Adolph I, Prince of Anhalt-Köthen (died Zerbst, 28 August 1473), was a German prince of the House of Ascania and ruler of the principality of Anhalt-Köthen.

He was the eldest son of Albert IV, Prince of Anhalt-Köthen, by his first wife Elisabeth, daughter of Gebhard III, Count of Mansfeld.

==Life==
After the death of his father in 1423, Adolph succeeded him in Anhalt-Köthen with his second brother Waldemar V as co-ruler; their younger half-brother Albert VI, still a minor, was bypassed. After the death of Waldemar in 1436, Adolph became the sole ruler of the principality as "Lord of Köthen."

All three of Adolph's surviving sons entered the priesthood; after them, the only remaining heirs to the principality were Adolph's half-brother Albert VI and Albert's son Philip. Since it appeared as though Adolph's family line would die out in the next generation, he drew up a succession contract with his cousin George I, Prince of Anhalt-Dessau, in 1471. Under the terms of this contract, George I would inherit half of Anhalt-Köthen as "Mitherr" (co-ruler) and the other half would be given to the long-excluded Albert VI. Shortly after, George renounced his rights in favor of his eldest son Waldemar, who became co-ruler with Adolph as Waldemar VI until Adolph's death in 1473.

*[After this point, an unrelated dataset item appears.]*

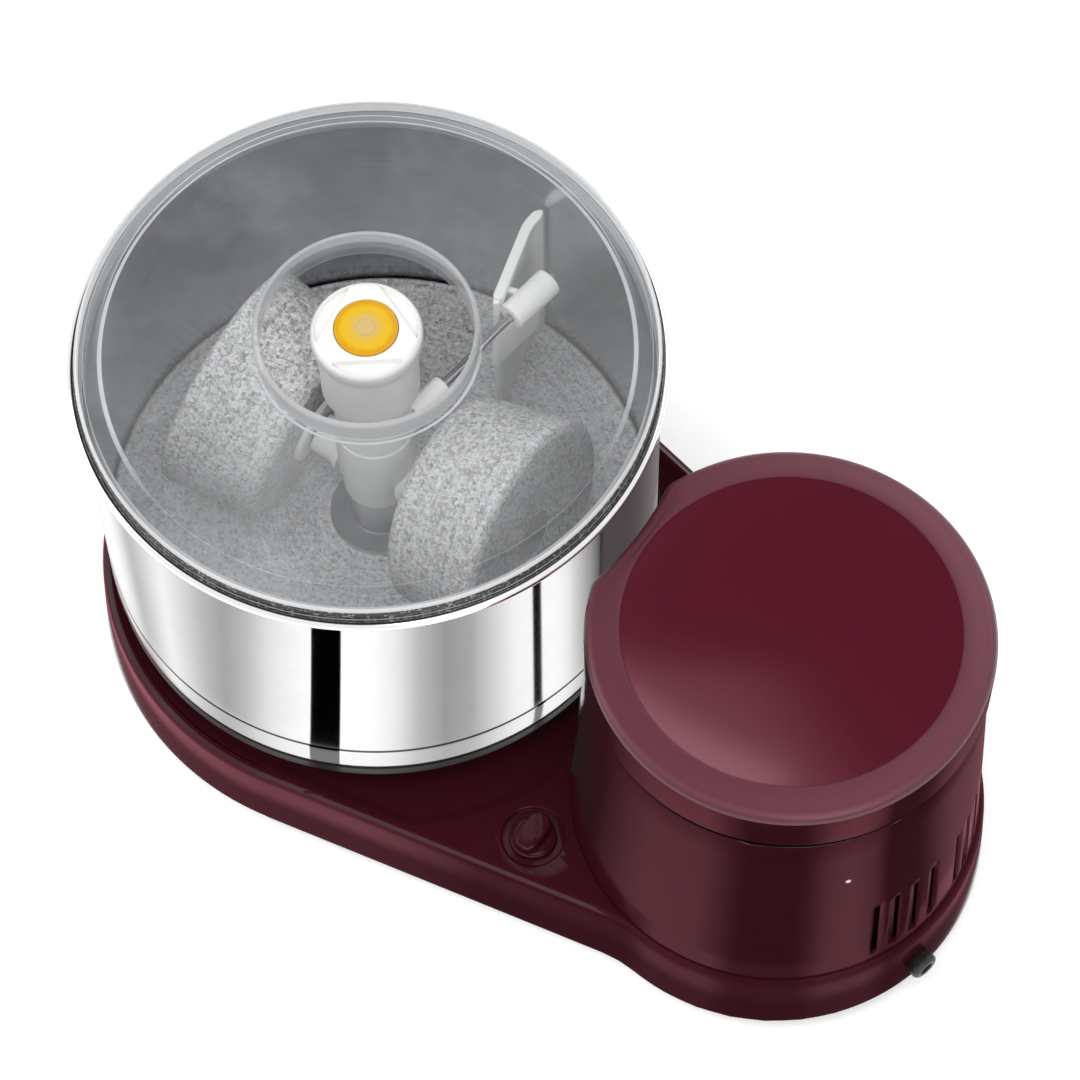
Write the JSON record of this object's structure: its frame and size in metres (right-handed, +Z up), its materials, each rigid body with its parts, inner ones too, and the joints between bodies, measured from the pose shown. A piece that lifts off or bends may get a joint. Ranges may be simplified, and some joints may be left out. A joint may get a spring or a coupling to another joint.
{
  "type": "wet grinder",
  "caption": "Tilt-free table-top wet grinder: a steel drum with granite rollers turns beside a belt-drive motor housing on one moulded base.",
  "frame": {"origin": "on the surface that the grinder stands on, under the middle of its bounding box", "axes": "+X from the drum's axis towards the motor's axis, +Y towards the back, away from the selector knob, +Z up"},
  "size_m": [0.4701, 0.2766, 0.258],
  "materials": {
    "maroon_gloss": "glossy maroon moulding",
    "white_plastic": "satin white moulding",
    "black_plastic": "matt black moulding",
    "grey_plastic": "matt grey moulding",
    "amber_plastic": "glossy amber with faint rings",
    "clear_lid": "clear, slightly milky moulding",
    "clear_lens": "clear lamp lens",
    "polished_steel": "mirror polished stainless steel",
    "brushed_steel": "plain machined steel",
    "cast_aluminium": "cast and machined aluminium",
    "bronze": "sintered bronze",
    "granite": "speckled grey granite, picked surface",
    "foot_rubber": "matt black rubber",
    "belt_rubber": "black belt rubber"
  },
  "bodies": {
    "base": {"base_shell": "maroon_gloss", "bottom_cover": "black_plastic", "cover_screw_1": "brushed_steel", "cover_screw_2": "brushed_steel", "cover_screw_3": "brushed_steel", "cover_screw_4": "brushed_steel", "cover_screw_5": "brushed_steel", "cover_screw_6": "brushed_steel", "foot_drum_front": "foot_rubber", "foot_drum_back": "foot_rubber", "foot_motor_front": "foot_rubber", "foot_motor_back": "foot_rubber", "motor_housing": "maroon_gloss", "housing_cap": "maroon_gloss", "indicator_lens": "clear_lens", "cord_gland": "black_plastic", "switch_body": "black_plastic", "motor_stator": "brushed_steel", "motor_frame_lower": "cast_aluminium", "motor_frame_upper": "cast_aluminium", "run_capacitor": "black_plastic", "centre_spindle": "brushed_steel", "spindle_block": "cast_aluminium", "drive_belt": "belt_rubber"},
    "drum": {"drive_hub": "cast_aluminium", "hub_bush_lower": "bronze", "hub_bush_upper": "bronze", "drum_pulley": "cast_aluminium", "drum_shell": "polished_steel", "drum_base_ring": "black_plastic", "floor_stone": "granite", "centre_tube": "polished_steel"},
    "rotor": {"motor_shaft": "brushed_steel", "motor_rotor": "brushed_steel", "cooling_fan": "black_plastic", "motor_pulley": "cast_aluminium"},
    "holder": {"stone_holder": "white_plastic", "roller_axle_left": "brushed_steel", "roller_axle_right": "brushed_steel", "axle_cap_left": "grey_plastic", "axle_cap_right": "grey_plastic", "scraper_rod": "brushed_steel", "pressure_spring": "brushed_steel"},
    "left_roller": {"roller_stone_left": "granite", "roller_bush_left": "white_plastic"},
    "right_roller": {"roller_stone_right": "granite", "roller_bush_right": "white_plastic"},
    "scraper": {"scraper_blade": "white_plastic"},
    "lock": {"lock_cap": "white_plastic", "lock_insert": "amber_plastic"},
    "cover": {"lid": "clear_lid"},
    "knob": {"selector_knob": "maroon_gloss"}
  },
  "joints": [
    {"name": "drum_spin", "type": "hinge", "parent": "base", "child": "drum", "pos_m": [-0.09666, 0, 0.06], "axis": [0, 0, 1], "continuous": true},
    {"name": "motor_spin", "type": "hinge", "parent": "base", "child": "rotor", "pos_m": [0.12994, 0, 0.1], "axis": [0, 0, 1], "continuous": true},
    {"name": "holder_lift", "type": "slide", "parent": "base", "child": "holder", "axis": [0, 0, 1], "range_m": [0, 0.15]},
    {"name": "left_roller_spin", "type": "hinge", "parent": "holder", "child": "left_roller", "pos_m": [-0.09666, 0, 0.12883], "axis": [-0.9873, -0.0777, 0.1386], "continuous": true},
    {"name": "right_roller_spin", "type": "hinge", "parent": "holder", "child": "right_roller", "pos_m": [-0.09666, 0, 0.12883], "axis": [0.9873, 0.0777, 0.1386], "continuous": true},
    {"name": "scraper_rock", "type": "hinge", "parent": "holder", "child": "scraper", "pos_m": [-0.07462, 0.07693, 0.1795], "axis": [0.1271, 0.9919, 0], "range_deg": [0, 2.5]},
    {"name": "lock_turn", "type": "hinge", "parent": "holder", "child": "lock", "pos_m": [-0.09666, 0, 0.2465], "axis": [0, 0, 1], "range_deg": [0, 90]},
    {"name": "lid_lift", "type": "slide", "parent": "holder", "child": "cover", "axis": [0, 0, 1], "range_m": [0, 0.12]},
    {"name": "knob_turn", "type": "hinge", "parent": "base", "child": "knob", "pos_m": [0.05134, -0.085, 0.0505], "axis": [0, 0, 1], "range_deg": [-45, 45]}
  ],
  "couplings": [
    {"joint": "motor_spin", "follows": "drum_spin", "ratio": 4.3333},
    {"joint": "left_roller_spin", "follows": "drum_spin", "ratio": 1.2679},
    {"joint": "right_roller_spin", "follows": "drum_spin", "ratio": 1.2679}
  ]
}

Thirty-five years later, in 1508, the only two surviving males of the family, Magnus and Adolph, formally renounced their rights over the principality with the result that the Anhalt-Köthen line became extinct.

==Marriage and issue==
In Ruppin on 2 November 1442 Adolph married Cordula (died 1 June 1508), daughter of Albert III, Count of Lindau-Ruppin. They had seven children:
1. Anna (died 1 August 1485), Abbess in Derenburg.
2. Magdalena (died aft. 1481), a nun at Quedlinburg (1481).
3. Bernhard (died young).
4. Melchior (died young).
5. Magnus, Prince of Anhalt-Köthen (1455 – October 1524).
6. William (born 1457 – d. Marburg, 29 August 1504), a Franciscan friar. He renounced all his rights of inheritance to the principality during his father's lifetime.
7. Adolph II, Prince of Anhalt-Köthen (16 October 1458 – Merseburg, 24 March 1526).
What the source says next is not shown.